Weston, Broward’s western-most suburb, is a clash of cultures that turns out beautifully
By Eric Barton
You have to understand something about the gas station at the east entrance to Weston. It’s called Panna Cafe Express, and you might mistake it for just another suburban gas station.
But it’s not. It’s more, so much more.
First off, there’s just the enormity of it. It’s a block long, with a Spanish tile roof and green awnings. The car wash is at one end. Nine-thousand cars a month get washed there.
Then there’s the bakery. The specialty is the cachito – it looks like a closed-up sub of sweet bread stuffed with ham. The way it melts on your tongue, gooey and soft, is magic.
It’s always busy. In the mornings at Panna, the seats are full of people stopping off on their way to work, some with uniform shirts but mostly they wear dresses and dress shirts with ties. In the afternoons, school buses stop out front. A dozen, maybe more, kids order cachitos and tequenos, cheese sticks baked with a pretzel-like dough around them. Moms who show up talk through open windows of their SUVs in a mix of Spanish and English, sometimes in the same sentence. They rush off to soccer practice, more than likely, because that’s what the kids do in Weston.
If you stay at Panna long enough, here at the entrance to South Florida’s farthest west suburb, you’ll begin to understand this town. Its little stories that add up to the big one. It’s Weston, right here in one block behind the gas pumps.
Weston is, perhaps, America’s most spanglish town. It’s an idyllic planned community split nearly perfectly between Hispanics and everyone else. It’s where everything works just the way it should.
This heterogeneity is all new. When Weston was built in 1985 by Arvida and Disney, it was, with few exceptions, as homogeneous as a piece of Wonderbread.
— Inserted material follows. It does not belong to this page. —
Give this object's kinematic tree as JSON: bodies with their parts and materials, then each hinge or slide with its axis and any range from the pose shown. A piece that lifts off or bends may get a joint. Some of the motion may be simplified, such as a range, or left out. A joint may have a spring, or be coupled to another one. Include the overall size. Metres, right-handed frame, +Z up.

Back then, Arvida dredged the wetlands to make roads that meandered left and right on the way to who knew where.
Twenty years ago, when Ed and Tracey Dikes moved in, the town numbered little more than 9,000 people. Now it’s approaching 70,000. “I remember driving down I-75 and I was the only car,” Ed recalls. “You’d give directions by saying, ‘Turn when you see cows.’”
The city’s demographics – or, maybe more accurately, demographic – changed after Hurricane Andrew in 1992. Hispanic families fled wrecked southern Miami-Dade and found Weston. Nobody knows why, exactly, but they just started coming. Then Venezuela elected Hugo Chavez president in 1999, and exiles headed to Weston. Colombians joined them. Again, nobody knows why.
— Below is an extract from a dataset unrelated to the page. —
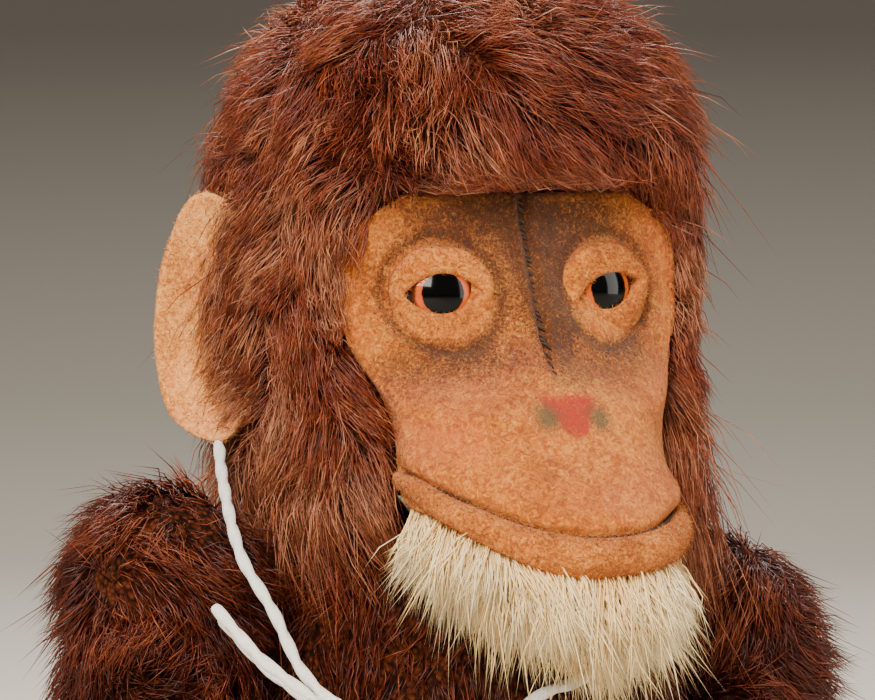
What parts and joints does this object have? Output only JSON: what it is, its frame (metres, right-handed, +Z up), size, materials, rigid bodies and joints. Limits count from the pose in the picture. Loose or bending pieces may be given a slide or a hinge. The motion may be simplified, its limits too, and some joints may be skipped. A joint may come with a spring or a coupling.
{
  "type": "wind-up drumming monkey",
  "caption": "Seated plush monkey with felt face, glass eyes and a clockwork in its body that swings both arms to beat a small drum in its lap.",
  "frame": {"origin": "centre of the torso's flat underside, below the neck axis", "axes": "+Z up along the neck axis, the figure faces -Y, its right side is -X"},
  "size_m": [0.114, 0.1325, 0.177],
  "materials": {
    "head_mohair": "long-pile mohair plush, reddish brown",
    "body_mohair": "long-pile mohair plush, darker brown",
    "beard_mohair": "ivory mohair plush",
    "felt": "peach wool felt with airbrushed shading",
    "eye_glass": "glass eye with black pupil and orange-brown iris",
    "steel": "plain steel",
    "brass": "brass with light tarnish",
    "drum_tin": "enamelled tinplate",
    "drum_skin": "stretched drum skin",
    "birch": "turned birch",
    "card": "pressed fibre card",
    "cotton": "twisted white cotton cord",
    "stuffing": "wood-wool and cotton stuffing"
  },
  "bodies": {
    "torso": {"torso_skin": "body_mohair", "torso_stuffing": "stuffing", "front_frame_plate": "steel", "rear_frame_plate": "steel", "frame_pillars": "brass", "shoulder_brackets": "steel", "shoulder_bushes": "brass", "neck_bridge": "steel", "neck_bolt": "steel", "neck_disc_lower": "card", "neck_nut": "steel", "mainspring": "steel", "rocker_stud": "steel", "key_grommet": "brass", "drum_bracket": "steel", "drum_shell": "drum_tin", "drum_top_head": "drum_skin", "drum_bottom_head": "drum_skin", "drum_hoops": "brass", "drum_rivets": "brass", "drum_eyelet": "brass", "hip_pins": "steel", "hip_discs": "card", "neck_cord": "cotton", "cord_knot": "cotton", "cord_tails": "cotton", "drum_cord": "cotton"},
    "head": {"head_skin": "head_mohair", "head_stuffing": "stuffing", "face_felt": "felt", "lower_lip": "felt", "left_ear": "felt", "right_ear": "felt", "glass_eyes": "eye_glass", "eyelids": "felt", "eye_shanks": "steel", "chin_beard": "beard_mohair", "neck_disc_upper": "card"},
    "right_arm": {"right_arm_plush": "body_mohair", "right_hand": "felt", "right_arm_wire": "steel", "right_drumstick": "birch"},
    "left_arm": {"left_arm_plush": "body_mohair", "left_hand": "felt", "left_arm_wire": "steel", "left_drumstick": "birch"},
    "right_leg": {"right_leg_plush": "body_mohair", "right_foot": "felt", "right_leg_disc": "card"},
    "left_leg": {"left_leg_plush": "body_mohair", "left_foot": "felt", "left_leg_disc": "card"},
    "winding": {"winding_key": "brass", "winding_arbor": "steel"},
    "great_wheel": {"great_wheel": "brass", "click": "steel"},
    "second_wheel": {"second_wheel": "brass"},
    "crank": {"crank_wheel": "brass"},
    "governor": {"governor": "brass"},
    "rocker": {"rocker": "steel"}
  },
  "joints": [
    {"name": "head_turn", "type": "hinge", "parent": "torso", "child": "head", "pos_m": [0, 0, 0.1102], "axis": [0, 0, 1], "range_deg": [-30, 30]},
    {"name": "right_arm_swing", "type": "hinge", "parent": "torso", "child": "right_arm", "pos_m": [0, 0, 0.098], "axis": [-1, 0, 0], "range_deg": [-12, 12]},
    {"name": "left_arm_swing", "type": "hinge", "parent": "torso", "child": "left_arm", "pos_m": [0, 0, 0.098], "axis": [-1, 0, 0], "range_deg": [-12, 12]},
    {"name": "right_leg_swing", "type": "hinge", "parent": "torso", "child": "right_leg", "pos_m": [0, 0, 0.0143], "axis": [-1, 0, 0], "range_deg": [-90, 10]},
    {"name": "left_leg_swing", "type": "hinge", "parent": "torso", "child": "left_leg", "pos_m": [0, 0, 0.0143], "axis": [-1, 0, 0], "range_deg": [-90, 10]},
    {"name": "key_wind", "type": "hinge", "parent": "torso", "child": "winding", "pos_m": [0, 0, 0.048], "axis": [0, 1, 0], "continuous": true},
    {"name": "great_wheel_turn", "type": "hinge", "parent": "torso", "child": "great_wheel", "pos_m": [0, 0, 0.048], "axis": [0, 1, 0], "continuous": true},
    {"name": "second_wheel_turn", "type": "hinge", "parent": "torso", "child": "second_wheel", "pos_m": [-0.009, 0, 0.06074], "axis": [0, 1, 0], "continuous": true},
    {"name": "crank_turn", "type": "hinge", "parent": "torso", "child": "crank", "pos_m": [0, 0, 0.06956], "axis": [0, 1, 0], "continuous": true},
    {"name": "governor_spin", "type": "hinge", "parent": "torso", "child": "governor", "pos_m": [0.0082, 0, 0.06476], "axis": [0, 1, 0], "continuous": true},
    {"name": "rocker_rock", "type": "hinge", "parent": "torso", "child": "rocker", "pos_m": [0, 0, 0.098], "axis": [0, 1, 0], "range_deg": [-9.5, 9.5]}
  ],
  "couplings": [
    {"joint": "left_arm_swing", "follows": "right_arm_swing", "ratio": -1},
    {"joint": "rocker_rock", "follows": "right_arm_swing", "ratio": 0.78571},
    {"joint": "second_wheel_turn", "follows": "crank_turn", "ratio": -0.4},
    {"joint": "great_wheel_turn", "follows": "crank_turn", "ratio": 0.12},
    {"joint": "governor_spin", "follows": "crank_turn", "ratio": -2.8}
  ]
}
In 2001, the Dikes opened Weston Jewelers in the new Weston Town Center, a planned downtown. The Starbucks there became the town’s unofficial meeting place. And something funny happened. Unlike South Florida towns where everyone hangs out in their own circles, everybody just started going to the same places together here.
“Now they call it Westonzuela,” Tracey says.
“It’s because,” Ed explains, “we are this magnificent melting pot.”
Ed goes a few days a week to Panna. He’s met all kinds of customers there. Thing is, businesses do well in Weston. It helps that everybody is affluent. The median household income here – about $94,000 – is nearly twice what it is in Broward overall. That’s true for the median value of homes too, which is heading towards 400 grand.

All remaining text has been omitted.